Criminalizing Kids

Published — May 3, 2012 Updated — June 16, 2015 at 9:48 am ET

LA school police chief voices reasons for ticketing young kids, radio station reports

Thousands of kids summoned to court

Introduction

In a new report by KPCC public radio and the Center for Public Integrity, Los Angeles’ school police chief voices his thoughts on why officers who patrol the region’s schools issue a large volume of tickets to middle-school students.

“They typically are the age group that we find violates certain things that we enforce more often than some of the kids who are in high school, whether it is possession of (marijuana and cigarette) paraphernalia, vandalism, fighting,” Chief Steven Zipperman told Southern California-based KPCC. “They can be a variety of different things.”

The Center recently obtained and analyzed 2009-2011 data for all low-level citations issued by Los Angeles Unified School District Police Department officers. The department of 340 officers and staff is the nation’s largest school police force.

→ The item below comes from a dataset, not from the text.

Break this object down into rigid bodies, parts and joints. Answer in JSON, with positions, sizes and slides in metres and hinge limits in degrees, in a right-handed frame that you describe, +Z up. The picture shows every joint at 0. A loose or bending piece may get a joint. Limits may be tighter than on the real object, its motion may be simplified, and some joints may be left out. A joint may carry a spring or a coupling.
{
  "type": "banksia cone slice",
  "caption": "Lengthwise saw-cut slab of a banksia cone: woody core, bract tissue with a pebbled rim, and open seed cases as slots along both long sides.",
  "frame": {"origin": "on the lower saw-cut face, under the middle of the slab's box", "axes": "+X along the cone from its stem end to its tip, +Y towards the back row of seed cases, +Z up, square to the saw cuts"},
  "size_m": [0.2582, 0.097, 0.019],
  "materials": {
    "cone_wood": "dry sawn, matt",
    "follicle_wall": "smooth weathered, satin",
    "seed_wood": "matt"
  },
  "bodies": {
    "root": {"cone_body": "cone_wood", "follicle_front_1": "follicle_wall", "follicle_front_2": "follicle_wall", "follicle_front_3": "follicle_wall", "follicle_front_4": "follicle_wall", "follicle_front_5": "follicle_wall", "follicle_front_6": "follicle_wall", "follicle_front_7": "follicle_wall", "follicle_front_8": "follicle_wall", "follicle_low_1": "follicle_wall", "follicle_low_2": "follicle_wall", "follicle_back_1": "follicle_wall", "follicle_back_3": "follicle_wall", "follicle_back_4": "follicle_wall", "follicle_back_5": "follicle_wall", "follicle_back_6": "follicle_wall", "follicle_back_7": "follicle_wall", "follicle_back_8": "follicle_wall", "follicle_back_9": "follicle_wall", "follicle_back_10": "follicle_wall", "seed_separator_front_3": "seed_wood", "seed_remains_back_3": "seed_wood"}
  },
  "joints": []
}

The Center’s analysis found that more than 33,500 citations were issued in three years, with more than 40 percent going to children 14 years and younger. One of the more frequent reasons for citing a student was an allegation of disturbing the peace, which can range from fisticuffs to disruptive or threatening language. These citations often includes fines, and require students to appear in court, during school hours, along with at least one parent or guardian.

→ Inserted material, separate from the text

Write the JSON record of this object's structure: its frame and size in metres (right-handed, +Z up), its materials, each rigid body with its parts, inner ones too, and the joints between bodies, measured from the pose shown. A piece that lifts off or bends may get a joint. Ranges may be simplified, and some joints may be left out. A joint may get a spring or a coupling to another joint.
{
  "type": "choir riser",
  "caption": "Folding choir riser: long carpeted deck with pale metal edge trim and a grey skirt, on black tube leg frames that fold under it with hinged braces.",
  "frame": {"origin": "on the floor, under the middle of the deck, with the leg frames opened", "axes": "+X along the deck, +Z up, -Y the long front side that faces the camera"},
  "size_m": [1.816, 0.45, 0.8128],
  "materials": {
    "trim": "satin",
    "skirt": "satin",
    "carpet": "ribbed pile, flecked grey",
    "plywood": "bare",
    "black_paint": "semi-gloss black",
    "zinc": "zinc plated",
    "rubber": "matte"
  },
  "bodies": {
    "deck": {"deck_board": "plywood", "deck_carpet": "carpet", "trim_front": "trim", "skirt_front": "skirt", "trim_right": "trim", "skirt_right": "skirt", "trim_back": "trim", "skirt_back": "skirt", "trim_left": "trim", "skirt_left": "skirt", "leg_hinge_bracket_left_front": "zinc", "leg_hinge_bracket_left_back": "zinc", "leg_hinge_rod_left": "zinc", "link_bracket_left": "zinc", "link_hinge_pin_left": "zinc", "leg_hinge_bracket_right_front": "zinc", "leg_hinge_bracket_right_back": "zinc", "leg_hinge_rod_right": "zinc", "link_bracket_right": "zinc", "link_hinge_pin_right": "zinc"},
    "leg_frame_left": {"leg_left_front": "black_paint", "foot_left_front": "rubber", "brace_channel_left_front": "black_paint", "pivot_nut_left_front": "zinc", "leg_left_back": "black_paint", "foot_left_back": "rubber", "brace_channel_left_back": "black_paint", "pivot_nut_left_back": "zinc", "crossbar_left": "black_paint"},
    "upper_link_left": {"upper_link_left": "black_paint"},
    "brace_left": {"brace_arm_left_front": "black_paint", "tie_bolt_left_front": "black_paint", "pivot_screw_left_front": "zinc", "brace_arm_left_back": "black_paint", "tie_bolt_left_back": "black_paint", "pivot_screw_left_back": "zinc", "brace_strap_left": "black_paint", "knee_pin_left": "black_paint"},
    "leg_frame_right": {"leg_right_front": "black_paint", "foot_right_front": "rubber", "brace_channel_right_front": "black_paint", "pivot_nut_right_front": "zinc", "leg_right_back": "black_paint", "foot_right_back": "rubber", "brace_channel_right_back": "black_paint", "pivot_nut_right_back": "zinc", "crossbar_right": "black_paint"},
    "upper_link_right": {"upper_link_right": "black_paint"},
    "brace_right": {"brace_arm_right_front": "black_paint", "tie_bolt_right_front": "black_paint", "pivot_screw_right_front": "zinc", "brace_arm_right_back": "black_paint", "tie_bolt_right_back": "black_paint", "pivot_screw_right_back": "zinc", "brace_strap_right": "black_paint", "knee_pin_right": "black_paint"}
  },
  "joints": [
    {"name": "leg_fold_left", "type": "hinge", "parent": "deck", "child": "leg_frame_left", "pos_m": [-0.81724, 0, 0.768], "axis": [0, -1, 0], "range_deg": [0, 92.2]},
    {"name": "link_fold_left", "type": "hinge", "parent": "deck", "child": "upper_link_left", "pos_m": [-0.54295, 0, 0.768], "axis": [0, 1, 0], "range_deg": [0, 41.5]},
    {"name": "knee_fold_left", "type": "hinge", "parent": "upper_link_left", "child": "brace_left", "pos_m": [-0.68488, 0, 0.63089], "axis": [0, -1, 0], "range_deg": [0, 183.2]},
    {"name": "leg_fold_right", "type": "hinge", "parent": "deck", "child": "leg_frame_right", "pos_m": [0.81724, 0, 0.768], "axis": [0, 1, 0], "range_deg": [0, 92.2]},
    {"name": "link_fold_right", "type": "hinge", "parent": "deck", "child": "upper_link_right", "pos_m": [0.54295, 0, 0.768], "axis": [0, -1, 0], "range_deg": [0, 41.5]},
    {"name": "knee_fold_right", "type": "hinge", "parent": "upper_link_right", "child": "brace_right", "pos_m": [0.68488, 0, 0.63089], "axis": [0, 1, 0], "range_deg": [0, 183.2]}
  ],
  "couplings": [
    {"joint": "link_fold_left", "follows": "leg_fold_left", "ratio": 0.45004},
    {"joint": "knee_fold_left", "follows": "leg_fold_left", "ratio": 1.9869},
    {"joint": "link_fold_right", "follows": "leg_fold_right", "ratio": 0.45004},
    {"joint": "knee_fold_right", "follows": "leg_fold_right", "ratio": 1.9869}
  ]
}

In written responses attributed to Zipperman, the school district told the Center that with citations “hopefully the contact (with police) is positive and the student learns from whatever mistake was made.”

Zoe Rawson, a lawyer with the Labor-Community Strategy Center in Los Angeles, told KPCC and the Center she was concerned that behaviors once addressed by school administrators have become police matters. Rawson, who has defended students, told KPCC: “There is such a dramatic increase in the presence and the role of police in relation to student conduct as soon as you enter middle school.”

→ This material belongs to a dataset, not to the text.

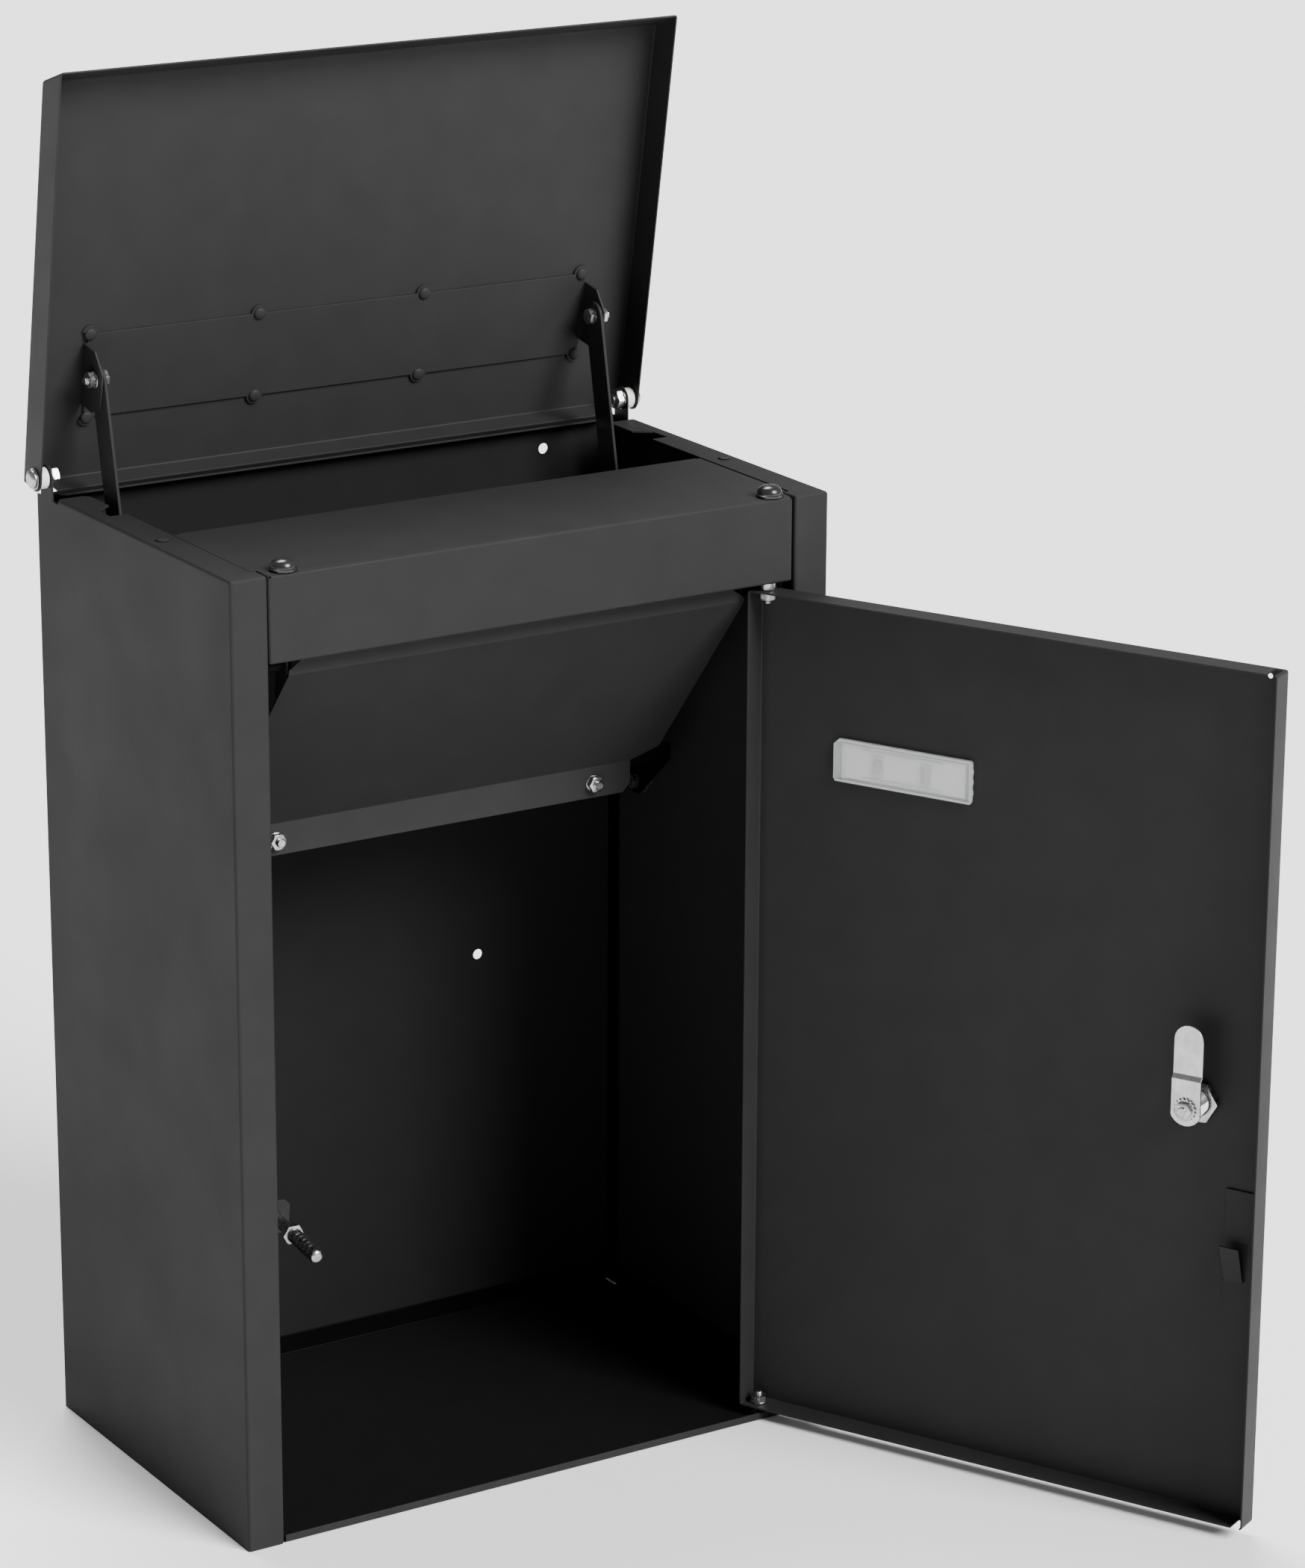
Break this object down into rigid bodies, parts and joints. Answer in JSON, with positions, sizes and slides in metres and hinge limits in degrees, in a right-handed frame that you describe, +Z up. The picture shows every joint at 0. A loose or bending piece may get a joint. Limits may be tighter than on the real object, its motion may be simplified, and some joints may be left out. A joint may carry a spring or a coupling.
{
  "type": "parcel drop box",
  "caption": "Black steel wall-mounted parcel drop box with a hinged top lid linked to a sloping baffle, a front access door with a cam lock, and an open storage space.",
  "frame": {"origin": "middle of the underside of the box, at floor level", "axes": "+X to the right seen from the front, +Y to the back (the wall side), +Z up; the front door faces -Y"},
  "size_m": [0.5844, 0.5986, 0.9337],
  "materials": {
    "black_powder_coat": "satin, fine texture",
    "zinc_plate": "bright zinc plated steel",
    "chrome_plate": "polished plate",
    "black_rubber": "matte",
    "nylon": "natural nylon",
    "clear_plastic": "clear, moulded",
    "white_card": "blank card"
  },
  "bodies": {
    "box": {"side_panel_left": "black_powder_coat", "side_panel_right": "black_powder_coat", "back_panel": "black_powder_coat", "base_pan": "black_powder_coat", "front_top_panel": "black_powder_coat", "bumper_left": "black_rubber", "bumper_right": "black_rubber", "rail_rivet_left": "black_powder_coat", "rail_rivet_right": "black_powder_coat", "lid_hinge_bolt_left": "zinc_plate", "lid_hinge_bolt_right": "zinc_plate", "lid_hinge_spacer_left": "nylon", "lid_hinge_spacer_right": "nylon", "baffle_hinge_pin_left": "black_powder_coat", "baffle_hinge_pin_right": "black_powder_coat", "strike_bracket": "black_powder_coat", "strike_stud": "zinc_plate"},
    "lid": {"lid_pan": "black_powder_coat", "lid_bracket": "black_powder_coat", "lid_rivet_front_1": "black_powder_coat", "lid_rivet_front_2": "black_powder_coat", "lid_rivet_front_3": "black_powder_coat", "lid_rivet_front_4": "black_powder_coat", "lid_rivet_rear_1": "black_powder_coat", "lid_rivet_rear_2": "black_powder_coat", "lid_rivet_rear_3": "black_powder_coat", "lid_rivet_rear_4": "black_powder_coat", "upper_pivot_bolt_left": "zinc_plate", "upper_pivot_bolt_right": "zinc_plate"},
    "arm_left": {"link_arm_left": "black_powder_coat", "lower_pivot_nut_left": "zinc_plate"},
    "arm_right": {"link_arm_right": "black_powder_coat", "lower_pivot_nut_right": "zinc_plate"},
    "baffle": {"baffle_plate": "black_powder_coat", "baffle_bracket": "black_powder_coat", "baffle_bolt_left": "zinc_plate", "baffle_bolt_right": "zinc_plate", "lower_pivot_bolt_left": "zinc_plate", "lower_pivot_bolt_right": "zinc_plate"},
    "door": {"door_pan": "black_powder_coat", "door_pin_top": "zinc_plate", "door_pin_bottom": "zinc_plate", "name_window": "clear_plastic", "name_card": "white_card", "keeper_plate": "black_powder_coat", "lock_case": "chrome_plate", "lock_nut": "zinc_plate"},
    "lock": {"lock_plug": "chrome_plate", "lock_cam": "zinc_plate", "lock_cam_screw": "zinc_plate"}
  },
  "joints": [
    {"name": "lid_hinge", "type": "hinge", "parent": "box", "child": "lid", "pos_m": [0, 0.121, 0.661], "axis": [1, 0, 0], "range_deg": [0, 84.4]},
    {"name": "arm_left_pivot", "type": "hinge", "parent": "lid", "child": "arm_left", "pos_m": [-0.1876, 0.10566, 0.72543], "axis": [1, 0, 0], "range_deg": [-96.9, 0]},
    {"name": "arm_right_pivot", "type": "hinge", "parent": "lid", "child": "arm_right", "pos_m": [0.1876, 0.10566, 0.72543], "axis": [1, 0, 0], "range_deg": [-96.9, 0]},
    {"name": "baffle_hinge", "type": "hinge", "parent": "box", "child": "baffle", "pos_m": [0, -0.104, 0.583], "axis": [1, 0, 0], "range_deg": [-32.8, 0]},
    {"name": "door_hinge", "type": "hinge", "parent": "box", "child": "door", "pos_m": [0.1792, -0.1262, 0.298], "axis": [0, 0, 1], "range_deg": [-116.7, 0]},
    {"name": "lock_turn", "type": "hinge", "parent": "door", "child": "lock", "pos_m": [0.32253, -0.41119, 0.293], "axis": [0.8934, 0.4493, 0], "range_deg": [0, 90]}
  ],
  "couplings": [
    {"joint": "arm_left_pivot", "follows": "lid_hinge", "ratio": -1.1471},
    {"joint": "arm_right_pivot", "follows": "lid_hinge", "ratio": -1.1471},
    {"joint": "baffle_hinge", "follows": "lid_hinge", "ratio": -0.38804}
  ]
}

Research is mounting, Rawson said, that introducing young students to the court system actually increases their chances of getting into more trouble later and eventually dropping out. Michael Nash, Los Angeles’ presiding juvenile court judge, told the Center he was concerned that too many students were being summoned to court, which he said was an inappropriate forum to address many types of behavioral problems.

On the national level, the Obama Administration has also expressed concern about referrals of students to law enforcement. The U.S. Department of Education is requiring that school districts start reporting student arrests and court citations so educators can better understand the scope of the phenomenon. The Los Angeles data, which was not submitted to federal officials, is the first from that region to reveal a range of detail about citations.

The data was released to the Labor-Community Strategy Center and other community groups that have been working with school and city police to reduce daytime curfew tickets that officers were issuing in large numbers to kids arriving tardy to schools mostly in low-income neighborhoods.

The 33,500 citations issued in 2009-2011 were all summonses to appear in one of Los Angeles’ informal traffic and juvenile courts. However, because of budget cuts, those informal courts are slated for closure this summer. Some citations could now be referred to delinquency courts, a forum that Rawson is believes is even more inappropriate to deal with much student behavior.